There are many ways of doing that ... here is one that is tested on Ubuntu 22.04 using Upower:
Identify your battery's device reference(name) with upower -e
like so:
upower -e | grep -i "batt"
Get battery information by using upower -i
with the reference(name) of your battery like so:
upower -i /org/freedesktop/UPower/devices/battery_BAT0
Refine the upower -i
output to get only state like so:
awk '/state:/ {print $2}' <(upower -i /org/freedesktop/UPower/devices/battery_BAT0)
Refine the upower -i
output to get only percentage without "%" like so:
awk '/percentage:/ {print 0+$2}' <(upower -i /org/freedesktop/UPower/devices/battery_BAT0)

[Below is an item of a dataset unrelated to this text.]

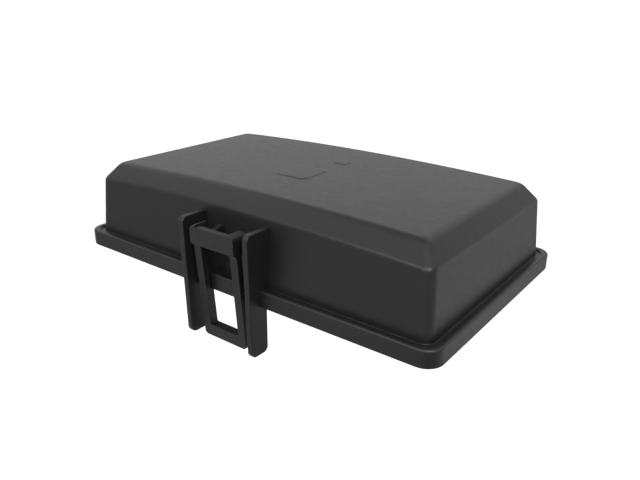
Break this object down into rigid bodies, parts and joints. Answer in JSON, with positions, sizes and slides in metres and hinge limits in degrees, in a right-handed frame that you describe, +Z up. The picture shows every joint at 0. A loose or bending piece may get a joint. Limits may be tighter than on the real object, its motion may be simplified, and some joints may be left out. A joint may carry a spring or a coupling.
{
  "type": "bait station",
  "caption": "Low-profile lockable bait station: crowned black cover hinged over a floor pan, thumb latch with a loop at the front, lift-out tray and bait rods inside.",
  "frame": {"origin": "centre of the floor pan's flat underside, level with the cover's lower edge", "axes": "+X along the length, -Y towards the latch side, +Z up through the crowned top"},
  "size_m": [0.24, 0.1613, 0.0802],
  "materials": {
    "cover_plastic": "satin moulded, fine texture",
    "latch_plastic": "satin moulded",
    "pan_plastic": "matte moulded",
    "tray_plastic": "satin moulded",
    "steel": "zinc plated",
    "rubber": "matte",
    "bait": "wax, matte",
    "card": "laminated card"
  },
  "bodies": {
    "base": {"base_pan": "pan_plastic", "tunnel_wall": "pan_plastic", "hinge_pin_left": "steel", "hinge_pin_right": "steel", "anchor_screw_1": "steel", "screw_washer_1": "rubber", "anchor_screw_2": "steel", "screw_washer_2": "rubber", "anchor_screw_3": "steel", "screw_washer_3": "rubber", "anchor_screw_4": "steel", "screw_washer_4": "rubber"},
    "cover": {"cover_shell": "cover_plastic", "latch_pin": "steel", "latch_spring": "steel", "service_card": "card"},
    "latch": {"latch_lever": "latch_plastic"},
    "tray": {"bait_tray": "tray_plastic"},
    "rod_front": {"bait_rod_front": "steel", "bait_block_front_1": "bait", "bait_block_front_2": "bait", "bait_block_front_3": "bait"},
    "rod_rear": {"bait_rod_rear": "steel", "bait_block_rear_1": "bait", "bait_block_rear_2": "bait", "bait_block_rear_3": "bait"}
  },
  "joints": [
    {"name": "cover_hinge", "type": "hinge", "parent": "base", "child": "cover", "pos_m": [0, 0.077, 0.0035], "axis": [-1, 0, 0], "range_deg": [0, 105]},
    {"name": "latch_pivot", "type": "hinge", "parent": "cover", "child": "latch", "pos_m": [0, -0.074, 0.03], "axis": [-1, 0, 0], "range_deg": [0, 12], "stiffness_Nm_per_rad": 0.12, "springref_deg": -20.05, "deforming": ["latch_spring"]},
    {"name": "tray_lift", "type": "slide", "parent": "base", "child": "tray", "axis": [0, 0, 1], "range_m": [0, 0.005]},
    {"name": "rod_front_lift", "type": "slide", "parent": "tray", "child": "rod_front", "axis": [0, 0, 1], "range_m": [0, 0.006]},
    {"name": "rod_rear_lift", "type": "slide", "parent": "tray", "child": "rod_rear", "axis": [0, 0, 1], "range_m": [0, 0.006]}
  ]
}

Use the above knowledge in a script that checks every five minutes to notify you when your battery charge reaches or exceeds 95% while it is in the charging state like so:
#!/bin/bash
while true; do
state="$(awk '/state:/ {print $2}' <(upower -i /org/freedesktop/UPower/devices/battery_BAT0))"
percentage="$(awk '/percentage:/ {print 0+$2}' <(upower -i /org/freedesktop/UPower/devices/battery_BAT0))"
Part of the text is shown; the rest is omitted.